Manifiesto de rechazo al calendario perpetuo

Y otra vez a vueltas con el tiempo, que lo es todo y nada es. Esta mañana hemos tenido reunión de departamento en el instituto. Distraído como estaba, he fijado la atención sin querer en uno de esos cilindros que regalan las cajas de ahorros para depositar dentro los lápices y demás instrumentos de escritura. Su cara externa la ocupaba un calendario muy atrasado, del año 2001. Instintivamente la vista se me ha ido hacia septiembre, al día once. Fue martes. ¿Y bien? En La 1 debía de tocar partido de la Champions. 

Segmentación artificial y rojinegra del transcurso, el calendario de cualquiera de los días pretéritos tiene el mismo valor que un cartón de bingo con todos los números tachados, cuando ha sido el propio tiempo quien se ha cobrado su premio a nuestra costa. Por otra parte, al mirar atrás da lo mismo a qué altura de la semana ocurrieron ciertos hechos, aunque a veces la historiografía los recuerde así: ni el Jueves Negro fue tan turbio por ser jueves, ni el Domingo Sangriento fue tan trágico por ser domingo. Lo habitual es que el suceso superponga por completo el tonelaje de su importancia a la fútil y cotidiana plantilla semanal. Sí, yo había olvidado que el siglo XXI comenzó un martes –día de Champions debía de ser- y hoy, por casualidad, lo he visto en el objeto publicitario de una caja de ahorros local. 

Conviniendo en que vuelto hacia el pasado tiene una utilidad anecdótica, el calendario sirve sobre todo para manejarse en el corto y el medio plazo, es decir, en el ámbito confortable de un futuro cercano. Su alcance óptimo es el que cabe en las dimensiones de una agenda: un año natural, un curso escolar. Más allá vivaquea la incertidumbre. Aun cuando desoigamos la predicción divulgada otra vez recientemente de que el fin del mundo llegará el 21 de diciembre de 2012 –por cierto, viernes: qué fastidio, a mí que me gusta salir más bien los sábados-, la realidad es que casi nadie hace planes concretos a tres años vista.
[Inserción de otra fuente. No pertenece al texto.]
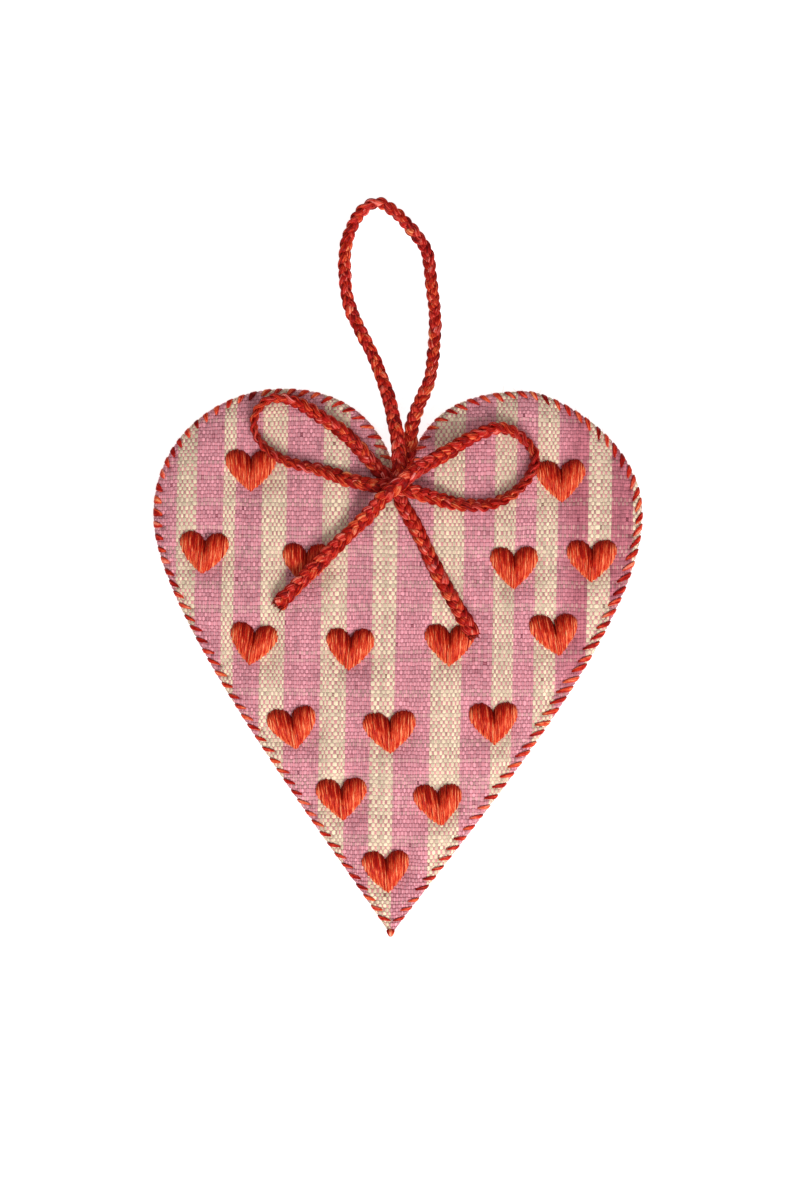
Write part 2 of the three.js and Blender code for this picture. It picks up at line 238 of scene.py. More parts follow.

Sí en genérico, casarse, escribir la novela, ordenar el trastero, pero para ciertos proyectos ni siquiera bastarían dos o tres eternidades.   

Contagiado por el didactismo que impregnaba esta mañana la reunión de departamento en el instituto, concluiré este manifiesto –ejemplo, improbables alumnos lectores, de argumentación con estructura inductiva, porque la tesis va al final– afirmando que el llamado calendario perpetuo, ese según el cual podemos retroceder o avanzar en el tiempo cuanto queramos para comprobar en qué cayó a caerá tal fecha, no sólo me parece inútil para lo pasado, sino inquietante para lo porvenir. Hoy varias webs ofrecen como servicio la adivinación del día exacto de la propia muerte. Prefiero vivir hasta entonces en la inopia semanal, no vaya a ser que al consultarlo en el perpetuo calendario me entere de que justo, porque ese año coincide así, abandonaré este valle en víspera de puente.